I found an A-Class Hymer with an End Washroom, but now I can't find it again :S Can anyone tell me the model number for this layout?

Much appreciated!


----------



## GEMMY (Jun 19, 2006)

Pages 62 and 63

http://www.hymer.com/medien/pdf/1251445655-Broschuere_Hymer_Integriert_D_opti.pdf

tony


----------



## Addie (Aug 5, 2008)

GEMMY said:


> Pages 62 and 63
> 
> http://www.hymer.com/medien/pdf/1251445655-Broschuere_Hymer_Integriert_D_opti.pdf
> 
> tony


Thank's Tony! However it doesn't list a model with the bathroom that runs straight across the back and I'm SURE I saw one. I suspect it was maybe an unpopular model as there weren't many on mobile.de when I was looking?


----------



## GEMMY (Jun 19, 2006)

Sorry, didn't realise you wanted a full transverse washroom, what sort of age were you after?

tony


----------



## Addie (Aug 5, 2008)

GEMMY said:


> Sorry, didn't realise you wanted a full transverse washroom, what sort of age were you after?

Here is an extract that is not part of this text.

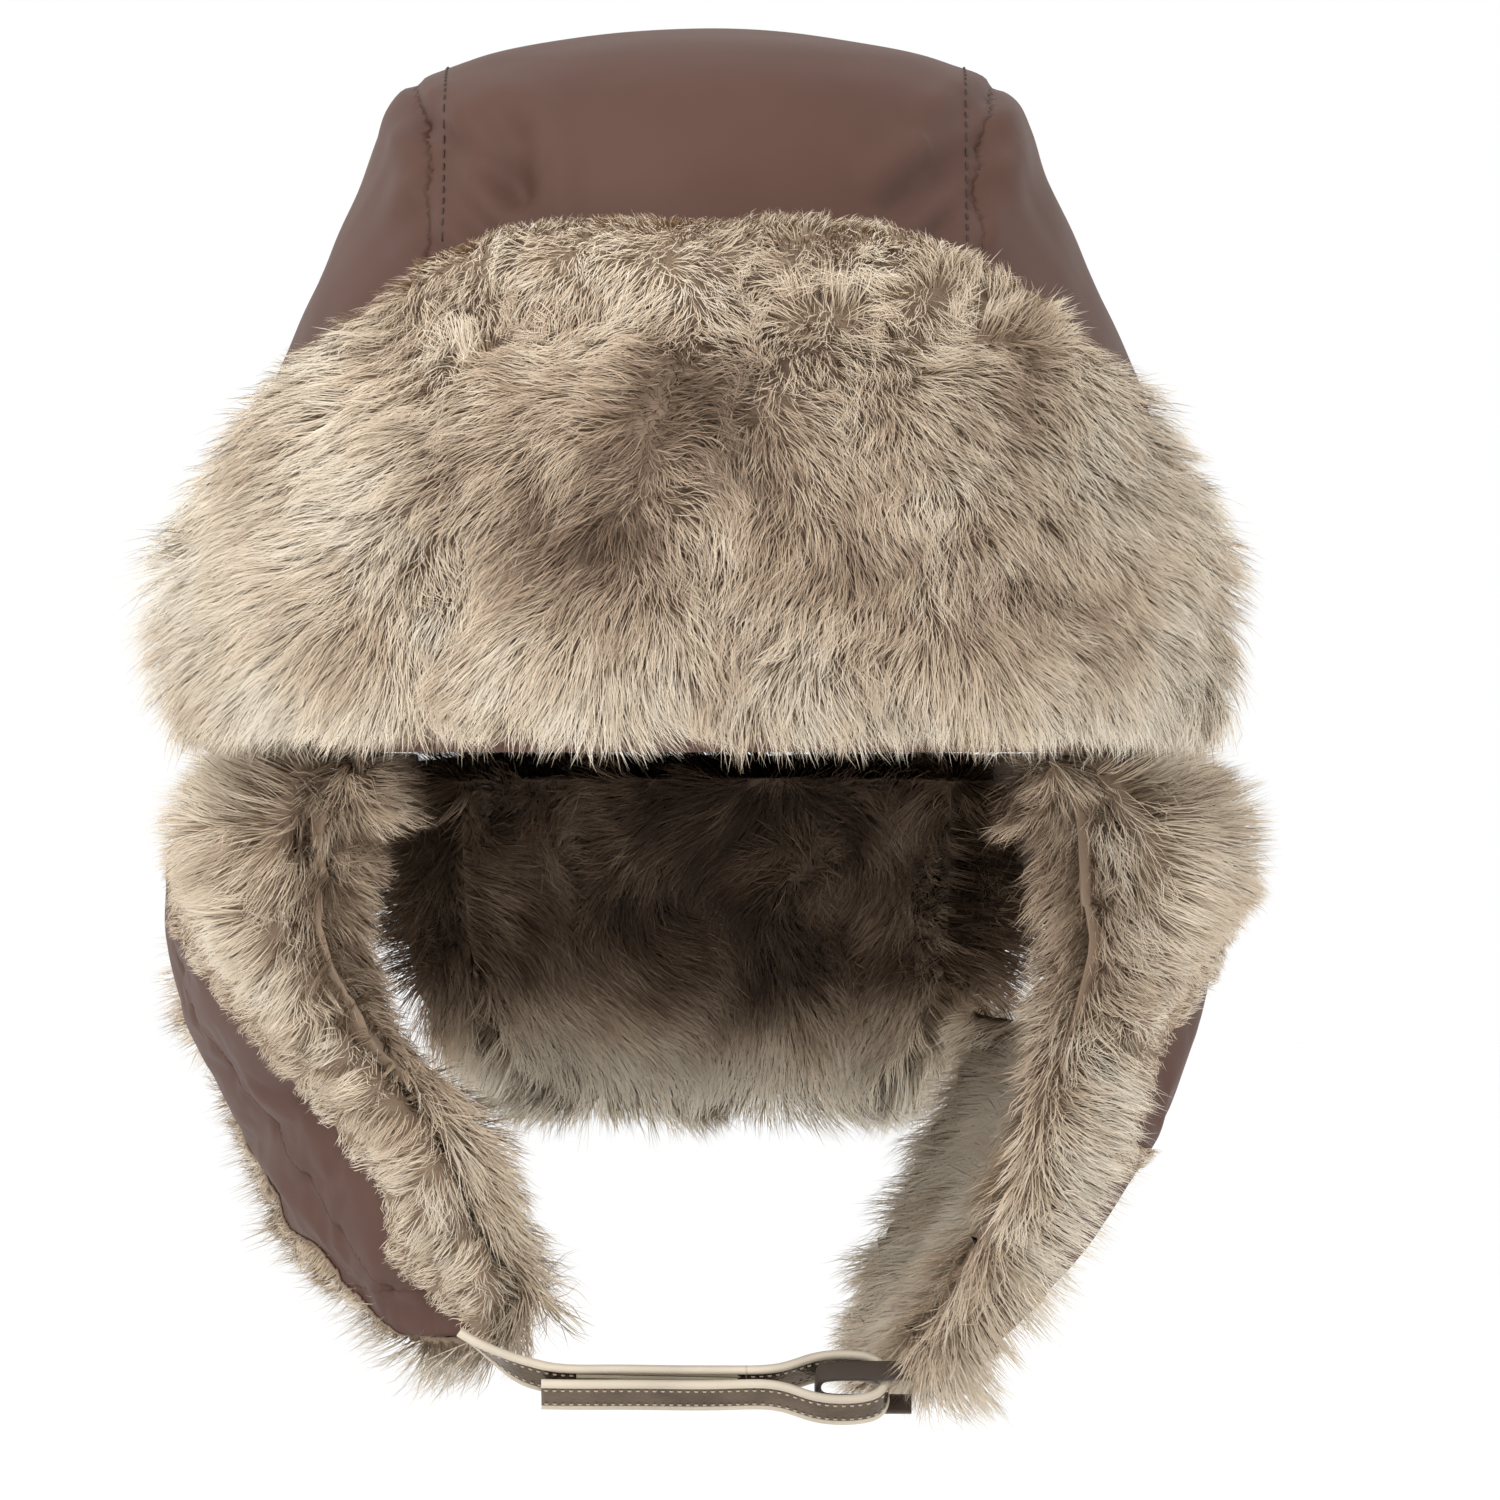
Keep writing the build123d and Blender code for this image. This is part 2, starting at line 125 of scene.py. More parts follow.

Age wasn't a really a consideration (but as new as possible if it makes a difference). Haven't quite got my head around all the Hymer model numbers yet!


----------



## speedytincan (Dec 22, 2005)

Have you looked at a Frankia the I640sd and I680sd, sd models are end bathroom.


----------



## Baron1 (Mar 9, 2011)

Hi Addie,
I think the model you're after is the Hymer B564 circa 2002-5 (possibly later).
They also made for a short while the "Lionheart B564" which was a right hand drive model with, unusually for Hymer, a complete RHD layout, ie, with the habitation door on the nearside as per British vans. 
Take a look at this link, it lists a lot of the catalogues for Hymers for quite a few years.

http://www.hymerclubitalia.it/cataloghi_hymer.htm

If you open the 2004 catalogue then "B klasse" and go to page 84 the two layouts for the B564 are shown (one with dinette and the other with the "L" shaped lounge).

Hope this helps
Mel.


----------



## margrae (Jul 12, 2009)

Hi

The model is a B564, I have one and it is very spacious, the bathroom/dressing room is fab. 

Margaret


----------



## ned (Dec 12, 2006)

*hymer*

Hi,

Another model to look at is the mercedes based Hymer S650. This van has style in abudance. I know bwcause we have one. However, there are three different front of house layouts you will need to consider them carefully as they individually work in different ways. The vans are superb inside with full length freezer/fridge, three different heating systems and the merc is sprintshift and works very well.

Cheers............... Ned


----------



## aultymer (Jun 20, 2006)

Our 999M Rapido has the shower and toilet across the back end.


----------



## Seeker (Dec 26, 2005)

Yep, we have the B564 and agree with Margaret, the bathroom/dressing room is fab.
H


----------